Very little of the show’s content would change, in fact, if the spectacle were played backwards. Only the rhetorical effect, the meta-statement, would change, and this change would almost certainly gentrify the entire affair. That is, if the show began with the Peaceable Kingdom and ended with Armageddon, with no other changes, the whole production would find itself perfectly in tune with our continuing German-Victorian preference for narratives of tragedy and historical fate over narratives of comedy and redemption. (We continue to privilege these narratives, I suspect, because their valorization of “tragedy” and their capitulation to “history” tends to justify our not doing much beyond “analyzing” these ineluctable forces.) In any case, by playing their show backwards, Siegfried and Roy could book it into the Brooklyn Academy of Music—where its subtexts would be no less subversive.

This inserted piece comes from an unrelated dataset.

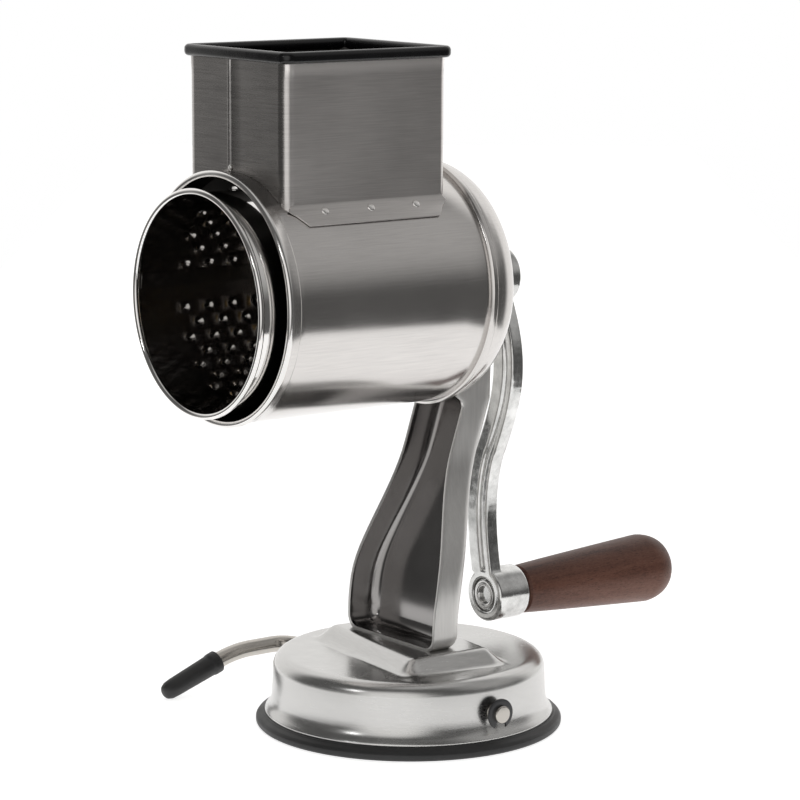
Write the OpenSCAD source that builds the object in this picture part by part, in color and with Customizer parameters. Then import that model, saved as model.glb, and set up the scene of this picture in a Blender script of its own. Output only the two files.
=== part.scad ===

Siegfried and Roy at the Mirage, however, is best appreciated in its innocence, the way it is and where it is—as the brightest facet of the American Saturnalia. Because, just as the Roman Saturnalia was an Imperial acknowledgment of Rome’s Republican past, the Saturnalia of Vegas and the redemptive rituals of Siegfried and Roy recall a less class-ridden sense of American possibilities. In its own context, and on its own terms, Siegfried and Roy at the Mirage demonstrates the way cultural entertainment may redeem itself without the gentrification of context or the arbitration of elite standards. It presents us with one of those rare occasions when the frenetic ingratiation of the audience (that more or less defines “pure” entertainment) issues a sublime permission, encouraging us to embrace our own theatricality, instability, insincerity, and excess.
In doing so, “the boys” transform the business of being entertained into a ritual of possibilities—a celebration of the perpetually reconstituted self. In a more innocent way, they ask Dorian Gray’s question. “Is insincerity such a terrible thing?” And give us Dorian’s answer, “I think not. It is merely a method by which we multiply our personalities.”
THIS MORTAL MAGIC
It's not so much what we do, or even what happens, it's the way things overlap and intersect: I was sitting at the desk in my office, in my apartment in Las Vegas, reading John Shearman's observations on the historical circumstances of Renaissance portraiture. Shearman had begun by positioning these portraits within the lives of their sitters, sketching in their lives before and after the paintings were made. Now he was suggesting, on this evidence, that the technical obsession with capturing the palpable vivacity of the sitter in Renaissance portraiture was very likely due to the fragility of life in that period, to the poverty of communications in Italy, and to the mobility of the class of people who had their portraits made—arguing that the portrait, where it hung, functioned less as a picture or a document than as an icon of the sitter's actual presence in the space when she or he was absent due to death or duty. Thus the passionate vivacity of these pictures. The sitter was supposed to be there.